Flint submitted a request for resentencing under California’s new law, SB 1437, on December 27, 2018. This law impacts the convictions and penalties of defendants in certain murder cases. Prior to the enactment of SB 1437, an individual could be accused of murder even if they were neither the actual perpetrator nor a main participant in the crime. However, SB 1437 has put a stop to this, with the only exception being the killing of a peace officer.

The judge stated he found that although Flint was not the gunman, Flint knew Rosa was a peace officer and his petition was denied because he was a “major participant who acted with reckless indifference to human life,” according to court records.

“If it was anyone else, if it was a civilian, they would have been robbed. It would have been traumatic, but they would have been home that night having dinner with their loved ones,” Lowenthal said.

Rosa was killed outside a fellow deputy’s Long Beach home in the early morning hours as she was getting into her car to go to work at the Twin Towers jail in downtown Los Angeles.

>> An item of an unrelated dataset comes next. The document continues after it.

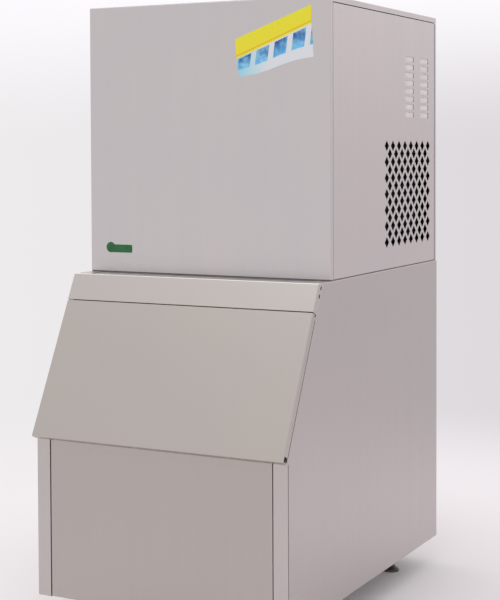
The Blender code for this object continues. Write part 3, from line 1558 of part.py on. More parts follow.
def suction_pipe(head):
    """From the upper end of the evaporator coil down to the compressor's side."""
    coil_x = EVAPORATOR_HALF_WIDTH - COIL_INSET
    y_start = PARTITION_BACK + COIL_RADIUS + FIT
    y_run = y_start + 4 * SUCTION_RADIUS
    z_top = coil_height(COIL_RUNS - 1)
    z_end = FLOOR_TOP + MOUNT_HEIGHT + COMPRESSOR_HEIGHT / 2
    route = [
        (coil_x, y_start, z_top),
        (coil_x, y_run, z_top),
        (COMPRESSOR_X, y_run, z_top),
        (COMPRESSOR_X, y_run, z_end),
        (COMPRESSOR_X, COMPRESSOR_Y - COMPRESSOR_RADIUS - FIT, z_end),
    ]
    mesh = pipe(rounded_path(route, 3 * SUCTION_RADIUS, 3), SUCTION_RADIUS)
    return add_piece("suction_pipe", mesh, "copper", head)


def liquid_pipe(head):
    """From the foot of the condenser by the filter drier to the lower end of the coil."""
    coil_x = EVAPORATOR_HALF_WIDTH - COIL_INSET
    y_start = PARTITION_BACK + COIL_RADIUS + FIT
    x_end = CONDENSER_OUT - CONDENSER_THICKNESS - FIT
    z_low = coil_height(0)
    y_end = CONDENSER_FRONT + SHEET
    z_end = CONDENSER_HIGH + SEAM
    route = [
        (coil_x, y_start, z_low),
        (coil_x, y_start + 3 * DRIER_RADIUS, z_low),
        (coil_x, y_start + 3 * DRIER_RADIUS, z_end + 4 * DRIER_RADIUS),
        (x_end + SHEET + CONDENSER_THICKNESS / 2, y_start + 3 * DRIER_RADIUS, z_end + 4 * DRIER_RADIUS),
        (x_end + SHEET + CONDENSER_THICKNESS / 2, y_start + 3 * DRIER_RADIUS, CONDENSER_HIGH + FIT),
    ]
    mesh = pipe(rounded_path(route, 3 * PIPE_RADIUS, 3), PIPE_RADIUS)
    piece = add_piece("liquid_pipe", mesh, "copper", head)
    middle = (z_low + z_end + 4 * DRIER_RADIUS) / 2
    x, y = coil_x, y_start + 3 * DRIER_RADIUS
    profile = [
        (x, y, middle - DRIER_LENGTH / 2),
        (x, y, middle + DRIER_LENGTH / 2),
    ]
    drier = rod(DRIER_RADIUS, *profile, 16)
    combine(piece, add_guide("filter_drier", drier, head), "UNION")
    return piece


# Services at the back


def water_inlet(head):
    """The inlet fitting on the back with its pipe through the partition to the fill valve."""
    back = HEAD_DEPTH + BACK_FITTING
    z = inlet_height()
    mesh = rod(PIPE_RADIUS, (VALVE_X, PARTITION_FRONT, z), (VALVE_X, back, z), 12)
    piece = add_piece("water_inlet", mesh, "nickel_plate", head)
    hexagon = rod(
        3 * PIPE_RADIUS,
        (VALVE_X, HEAD_DEPTH + FIT, z),
        (VALVE_X, HEAD_DEPTH + BACK_FITTING / 3, z),
        6,
    )
    thread = rod(
        2 * PIPE_RADIUS,
        (VALVE_X, HEAD_DEPTH + BACK_FITTING / 4, z),
        (VALVE_X, back - TINY, z),
        16,
    )
    combine(piece, add_guide("inlet_hexagon", hexagon, head), "UNION")
    combine(piece, add_guide("inlet_thread", thread, head), "UNION")
    return piece


def power_gland(head):
    """The gland for the supply cord, in its hole in the back panel."""
    outer = BACK_FITTING * GLAND_REACH_SHARE
    profile = [
        (0, outer),
        (GLAND_RADIUS * GLAND_TIP_SHARE, outer),
        (GLAND_RADIUS * GLAND_NUT_SHARE, BACK_FITTING / 2),
        (GLAND_RADIUS * GLAND_NUT_SHARE, FIT),
        (GLAND_RADIUS, FIT),
        (GLAND_RADIUS, -BACK_FLANGE / 2),
        (0, -BACK_FLANGE / 2),
    ]
    place = (VALVE_X, HEAD_DEPTH, GLAND_Z)
    piece = add_piece("power_gland", profile_line(profile), "black_rubber", head, place, (-pi / 2, 0, 0))
    spin(piece, 16)
    return piece


# The whole machine


def build_bin(base):
    for side, sign in SIDES.items():
        bin_side_panel(f"bin_side_panel_{side}", sign, base)
    bin_front_panel(base)
    bin_back_panel(base)
    bin_base_plate(base)
    bin_top_frame(base)
    bin_liner(base)
    bin_insulation(base)
    bin_drain_pipe(base)
    seat_gasket(base)
    for place, (x, y) in foot_places().items():
        foot(f"foot_{place}", x, y, base)


def build_slope(slope):
    bin_front_strip(slope)
    bin_opening_frame(slope)
    hinge = place_empty("lid_hinge_axis", (0, -HINGE_DOWN, HINGE_OUT), slope)
    for side, sign in SIDES.items():
        hinge_bracket(f"lid_hinge_bracket_{side}", sign, hinge)
    lid_shell(hinge)
    lid_foam_core(hinge)
    lid_inner_panel(hinge)
    lid_gasket(hinge)


def build_head(head):
    head_front_panel(head)
    head_left_panel(head)
    head_right_panel(head)
    head_back_panel(head)
    head_top_cover(head)
    head_front_pan(head)
    head_base_pan(head)
    head_partition(head)
    build_ice_maker(head)
    build_cooling(head)
    water_inlet(head)
    power_gland(head)


def build_ice_maker(head):
    ice_chute(head)
    water_trough(head)
    evaporator_plate(head)
    evaporator_coil(head)
    for side, sign in SIDES.items():
        evaporator_support(f"evaporator_support_{side}", sign, head)
    water_distributor(head)
    water_curtain(place_empty("curtain_axis", (0, CURTAIN_FRONT, curtain_pin_height()), head))
    pump_motor(head)
    pump_impeller(place_empty("pump_axis", (PUMP_X, pump_y(), 0), head))
    water_riser(head)
    float_valve(head)
    pivot = (VALVE_X, pump_y() - VALVE_BLOCK / 2, trough_top() + FIT + VALVE_BLOCK / 2)
    float_arm(place_empty("float_axis", pivot, head))


def build_cooling(head):
    compressor(head)
    for along_name, along in (("front", -1), ("back", 1)):
        for side, across in SIDES.items():
            compressor_mount(f"compressor_mount_{along_name}_{side}", across, along, head)
    condenser(head)
    fan_shroud(head)
    fan_axis = place_empty("fan_axis", (FAN_X, FAN_Y, FAN_Z), head)
    fan_axis.rotation_euler = (0, pi / 2, 0)
    condenser_fan(fan_axis)
    fan_motor(fan_axis)
    fan_motor_bracket(head)
    control_box(head)
    discharge_pipe(head)
    suction_pipe(head)
    liquid_pipe(head)


clear_scene()
PARTS = new_collection("ice_machine")
GUIDES = new_collection("guides")
HEAD_FRONT_Y = BACK_Y - BACK_FITTING - HEAD_DEPTH
BIN_EMPTY = place_empty("bin_frame", (0, HEAD_FRONT_Y, FOOT_HEIGHT))
SLOPE_EMPTY = place_empty("slope_frame", (0, -SLOPE_TOP_REACH, BIN_HEIGHT), BIN_EMPTY, pi / 2 - SLOPE_ANGLE)
HEAD_EMPTY = place_empty("head_frame", (0, 0, BIN_HEIGHT + SEAT_GAP), BIN_EMPTY)
build_bin(BIN_EMPTY)
build_slope(SLOPE_EMPTY)
build_head(HEAD_EMPTY)
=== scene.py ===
# %% [markdown]
# # Ice machine with a sloping lid
#
# The machine is two boxes. The head on top makes the ice: inside it, water runs over a chilled mould,
# and a compressor, a condenser and a fan carry the heat away through the openings on its right side.
# The bin below stores the ice behind insulated walls and a sloping lid.
#
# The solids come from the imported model, which fixes every size and joint. This lesson adds what the
# solids leave out: the finish of every sheet and moulding, the thin fins of the condenser, the threads
# of the feet, the screws at the back, the sealant under the head, dark bars of painted shade in the
# corner seams, a pale mat at the louvres that is painted light, and two adhesive labels.

import math

import bmesh
import bpy
from mathutils import Matrix, Vector


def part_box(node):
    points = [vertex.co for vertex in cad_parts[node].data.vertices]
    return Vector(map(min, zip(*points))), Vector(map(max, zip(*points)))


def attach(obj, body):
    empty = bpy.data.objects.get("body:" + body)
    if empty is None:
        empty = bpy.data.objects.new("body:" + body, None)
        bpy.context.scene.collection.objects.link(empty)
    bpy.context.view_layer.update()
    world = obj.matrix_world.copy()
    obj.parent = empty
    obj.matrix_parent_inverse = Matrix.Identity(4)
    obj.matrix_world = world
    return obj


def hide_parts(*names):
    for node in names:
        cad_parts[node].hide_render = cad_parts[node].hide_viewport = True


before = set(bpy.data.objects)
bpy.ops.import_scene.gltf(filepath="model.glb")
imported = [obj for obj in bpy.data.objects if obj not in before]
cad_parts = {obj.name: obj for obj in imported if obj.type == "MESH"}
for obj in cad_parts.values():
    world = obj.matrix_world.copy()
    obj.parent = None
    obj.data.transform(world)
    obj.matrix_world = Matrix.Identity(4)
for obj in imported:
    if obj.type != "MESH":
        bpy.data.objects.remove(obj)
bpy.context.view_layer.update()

# %% [markdown]
# ## The camera
#
# The photograph was taken from a little over lid height, from the machine's front right. Its upright
# edges stay nearly parallel, which an almost level camera with a shifted lens gives, as studio
# photographers use it for tall objects. The place, the turn and the focal length below were solved from
# the machine's own edges, so the render's outline falls on the photograph's.

# %% Camera
VIEW_YAW = 0.4812
VIEW_DIP = 0.0347
VIEW_ROLL = -0.0041
VIEW_PLACE = (1.6845, -3.2274, 1.1279)
FOCAL_PIXELS = 1443.7
FRAME_HEIGHT = 600
HORIZON_SHIFT = -0.1707

forward = Vector(
    (
        -math.sin(VIEW_YAW) * math.cos(VIEW_DIP),
        math.cos(VIEW_YAW) * math.cos(VIEW_DIP),
        -math.sin(VIEW_DIP),
    )
)
level_right = forward.cross(Vector((0, 0, 1))).normalized()
level_up = level_right.cross(forward)
right = level_right * math.cos(VIEW_ROLL) + level_up * math.sin(VIEW_ROLL)
up = level_up * math.cos(VIEW_ROLL) - level_right * math.sin(VIEW_ROLL)
lens = bpy.data.cameras.new("studio_lens")
lens.sensor_width = 36
lens.lens = FOCAL_PIXELS * lens.sensor_width / FRAME_HEIGHT
lens.shift_y = HORIZON_SHIFT
camera = bpy.data.objects.new("studio_camera", lens)
camera.rotation_euler = Matrix((right, up, -forward)).transposed().to_euler()
camera.location = VIEW_PLACE
bpy.context.scene.collection.objects.link(camera)
bpy.context.scene.camera = camera
print("lens:", round(lens.lens, 1), "mm, shift", lens.shift_y)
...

The sheriff’s department said Flint was with another man, identified as Frank Gonzalez, when Rosa was approached.

During the original trial, prosecutors showed the jury video clips of Flint in jail, singing Bob Marley’s “I Shot the Sheriff” and calling Rosa, 30, a “bitch.” The clips, which were made during an elaborate undercover investigation in which deputies posed as inmates and socialized with Flint, made the case especially emotional, said Deputy Dist. Atty. Karen Thorp, one of the prosecutors in the case.

Flint was convicted of first-degree murder and attempted robbery in 2007. He was sentenced to 29 years in prison.

Gonzalez was also convicted of the same offenses. However, he was given a death sentence following the jury’s affirmation of the special circumstance allegation of murder during an attempted theft, and the claim that he used a firearm to end Rosa’s life.